Steps Seventeen through Twenty

The home where the funeral ceremony has taken place is purified in step seventeen, called “hakkyu-go batsujo nogi.” Priests and relatives work together to make offerings and prayers to cleanse the house after the body is removed. The funeral altar is removed and a new altar is set up inside the house. “Maisosai” is the eighteenth step and is the offering of burial rites. Family and close friends will gather at either the grave site or crematorium with the body. Offerings are made on behalf of the deceased and are placed with the coffin. Prayers are led by the priests. Step nineteen is called “kotsuage” and literally means the picking up of the bones.

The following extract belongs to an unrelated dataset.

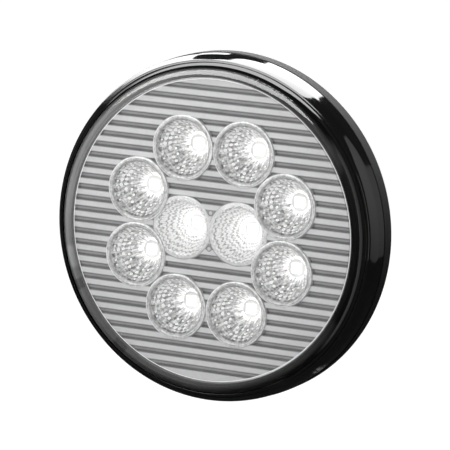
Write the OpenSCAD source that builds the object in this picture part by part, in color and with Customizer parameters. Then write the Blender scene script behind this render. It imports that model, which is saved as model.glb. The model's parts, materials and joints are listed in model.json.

Bones are removed from the crematorium ash and are placed in a vase. The final step is called “kika sai” and means coming home. Ashes that are not buried are brought to the home and placed in the family shrine. The bereaved offers thanks to the people who have participated in the funeral. Prayers and offerings are given on behalf of the deceased.

Final Resting State

The bodies of all but the most elite Japanese are cremated. The Shinto tradition is very concerned with what happens to the ashes. Any bones that are left in any form are to be picked out of the ash material with chopsticks. One family member picks them out and passes them to another family member who in turn places them inside an urn.

Some of the pure ash material is given to family and close friends for enclosure in the family shrine. The remaining ashes are put in the urn with the bones and are to be kept within an above-ground mausoleum.